Fresh debt scandal rocks Minnesota Republican Party
The financial troubles of the Republican Park of Minnesota first came to light a week ago, when it was reported that the party had been served with an eviction notice after failing to pay $111,000 in rent at its St. Paul headquarters over the past year.
Now it seems as though the debt problem may go even deeper than initially realized, with state regulators and a watchdog group investigating whether a fake company was created to keep additional debt stemming from the 2010 gubernatorial recount off the party’s books.
The potential scandal came to light this winter, when a man named George Fraley received a certified letter from a Republican attorney, addressing him as the CEO of a company called Count them All Properly Inc. and billing him for over $219,000 in legal fees.
According to the Star Tribune, Fraley had no connections to the Republican Party, had never heard of the company, and had no idea how he had come to be listed as its CEO.
Regulators have since determined that “in the last two years, Count Them All Properly has listed two CEOs, both of whom say they have never heard of the company. Count Them All Properly has no corporate office, no phone number and no website. It does, however, have roughly $500,000 in debt, mostly to recount lawyers.”
Both Daniel Puhl, a former RNC administrator who incorporated the company in December 2010, and Mary Igo, a long-time GOP activist who has been listed as CEO since Fraley’s name was removed, deny knowing anything about the company’s peculiar history.
“It is legitimate,” Igo claims “It was not a hiding opportunity for debt.”
Igo acknowledges that she was asked to head Count Them All Properly when it was initially created but will not say who recruited her or who is currently on the board of directors.
The Star Tribune notes that Puhl and Igo could be subject to charges of felony forgery, which carries a penalty of up to 10 years in prison and a $20,000 fine, if it is determined that they were responsible for the errors.

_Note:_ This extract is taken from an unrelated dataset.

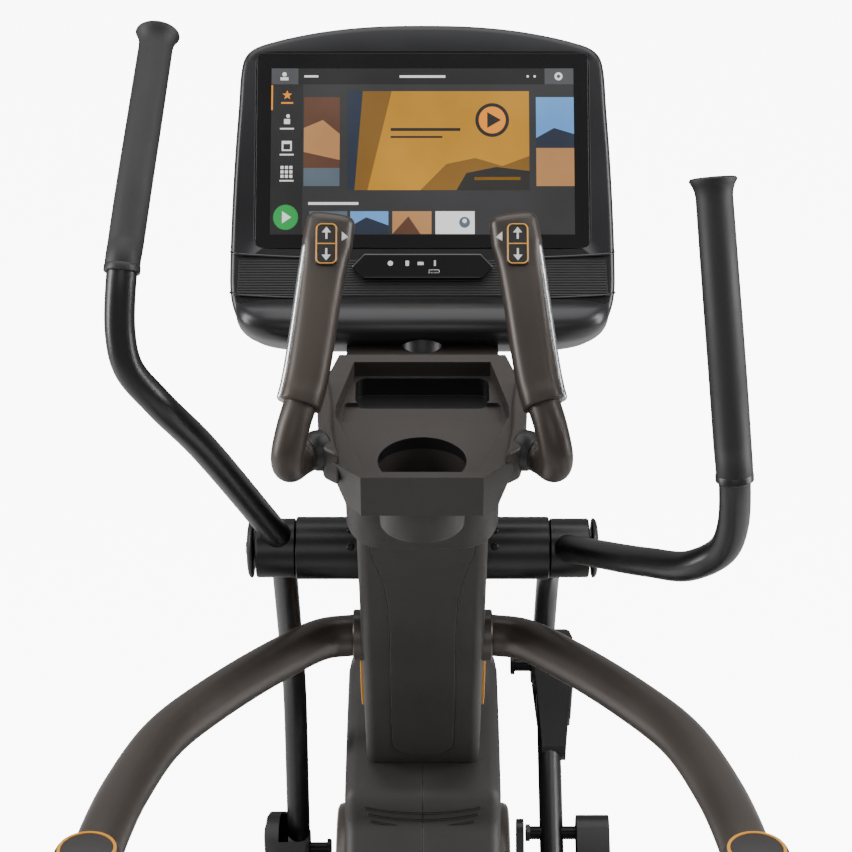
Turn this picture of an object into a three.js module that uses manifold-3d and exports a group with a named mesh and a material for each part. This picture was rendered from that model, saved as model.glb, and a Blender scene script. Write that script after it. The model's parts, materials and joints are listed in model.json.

However, in Minnesota, “the secretary of state’s website makes it relatively easy for someone to change corporate CEOs or other company officers, either intentionally or by accident. It requires no special password, no signature and does not alert a company when changes are made.”
Meanwhile, it is not even clear whether the state Republican Party will accept responsibility for the company’s debts, since the current party leaders have not indicated whether they will honor an agreement signed by the former party chairman.
“They will be repaid, in some way, I hope, God willing,” Igo insists. “Republicans would prefer to pay debts back, even if it takes some time.”